The ruling. The court affirmed the jury verdict and added other damages that are within the court’s province (see table below). In its opinion affirming the jury verdict, the court recognized that Magee didn’t really conduct a rate and rank to reach his decision to select Walker for termination. However, in the fake 2015 rate and rank form, Magee wrote that Walker was slow to learn her job responsibilities in 2013. The judge stated that a jury could reasonably infer from this that Magee decided to fire Walker in 2015 because she hadn’t learned quickly enough in 2013 due to her FMLA time off. The judge also stated the jury could believe that Magee’s comments on the rate and rank form were evidence of the reasons he had in mind in selecting Walker for termination.
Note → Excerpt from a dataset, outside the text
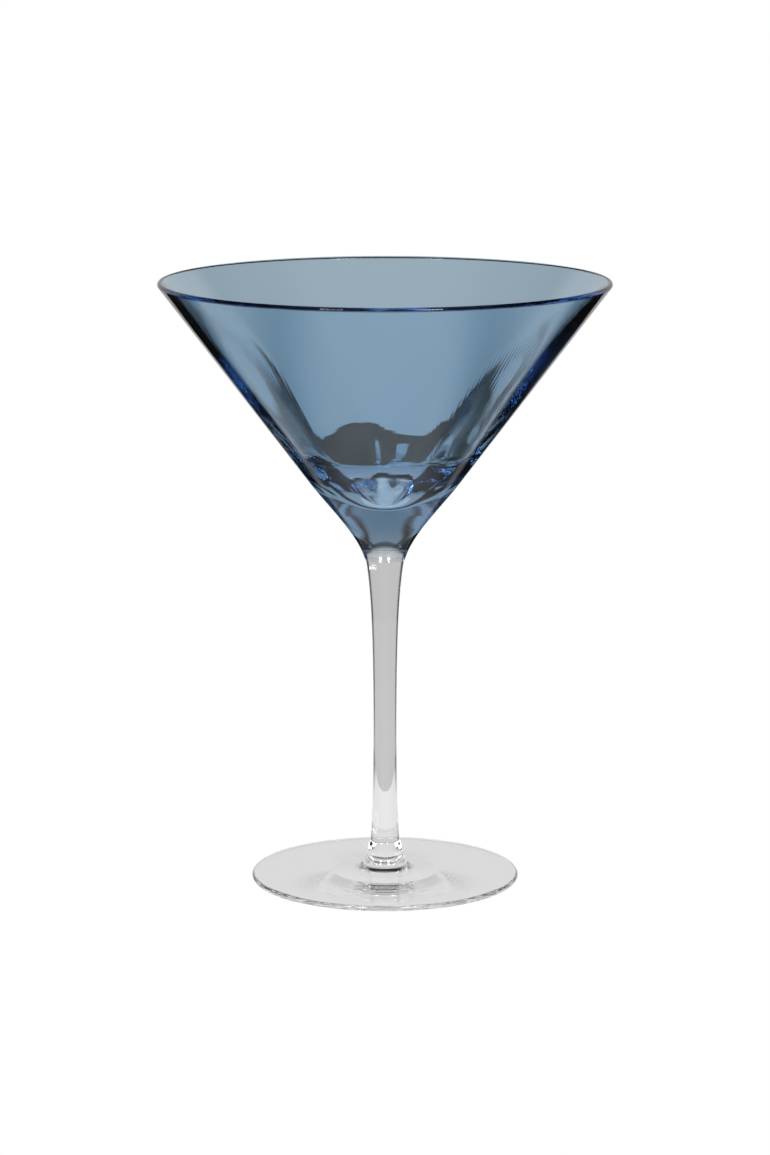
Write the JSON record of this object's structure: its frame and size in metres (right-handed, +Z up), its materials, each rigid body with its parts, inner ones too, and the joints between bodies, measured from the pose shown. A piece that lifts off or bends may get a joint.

Insights from the winning trial attorney. Curious about this case, your intrepid reporter spoke with Christine E. Burke (Karpf Karpf & Cerutti), the attorney who represented Walker. One fact of particular interest to me was that Verizon’s retaliation (the layoff) took place two years after Walker’s FMLA leave. Usually, the protected FMLA leave and the act of retaliation occur much closer together, making it easier to infer the retaliation. Ms. Burke explained that because the rate and rank only required a 2-year performance look back, the 2013 “Developing” evaluation took on greater significance than her other 30+ years of good performance – thus allowing Magee to jerry-rig the rate and rank to achieve his desired outcome.
Ms. Burke also explained that the jury was swayed by the lack of fairness in Magee’s supposed rate and rank. Not only did Magee’s 2013 evaluation work to Walker’s detriment, but Magee did not follow the company’s rules. His failure to charge the other employee with a 3-point deduction for the PIP probably just stunk to the jury.
Finally, and perhaps most important, Ms. Burke acknowledged that the case would probably not have made it to a jury – meaning never filed, or dismissed by the court pre-trial – but for that comment in Walker’s 2013 mid-year evaluation: “Suzette has missed time due to an injury, which has made the transition difficult.”
How much? So how big was the judgment in favor of Suzette Walker? Here is rundown of the types damages that can be awarded in an FMLA case and the amounts awarded to Walker:
|FMLA DAMAGES ITEM||DESCRIPTION||AMOUNT|
|Back pay||Common award in termination case – lost wages up to date of judgment||$188,000
|Front pay||Awarded if employee has not yet become re-employed at time of judgment – lost wages looking forward||$256,000
|Pre-judgment interest – on back pay only||Always awarded if back pay is awarded, at the “prevailing rate”||$6,001
|Liquidated damages**||Similar to punitive damages – equal to amount of back pay plus pre-judgment interest (see **below)||$194,001
|Plaintiff’s attorney’s fees||Employer pays if employee wins||$153,356|
|Plaintiff’s costs||Employer pays if employee wins||$6,213|
|TOTAL FMLA AWARD TO PLAINTIFF||$ 803,571|
|Employer’s estimated attorney’s fees and costs
|Employer always pays (and is usually larger than employee’s attorney’s fees)||$ 160,000 est.|
|TOTAL COSTS TO VERIZON
** Liquidated damages are routinely awarded in FMLA cases. The employer can avoid liquidated damages only if it proves that it had a good faith belief that its act or omission was not a violation of the FMLA. An explanation for the employer’s actions is not enough; the employer must also prove it took affirmative steps to ascertain the requirements of and comply with the FMLA in the particular situation. As the Walker court ruled in awarding liquidated damages against Verizon:
The court must award liquidated damages unless the employer proves to the satisfaction of the court that the act or omission which violated the FMLA was in good faith and that the employer had reasonable grounds for believing that the act or omission was not a violation of” the FMLA.
This, Verizon was unable to do.
Pings for Employers
We sound like a broken record, but you must TRAIN YOUR SUPERVISORS AND MANAGERS on employee rights and employer obligations under the FMLA. Without that ill-advised comment in Suzette Walker’s 2013 mid-year review, Verizon might have succeeded in defeating her FMLA claim.
Training might also have enabled Verizon to avoid the liquidated damages by being able to show a good faith effort to educate its supervisors on employee rights and employer obligations under the FMLA.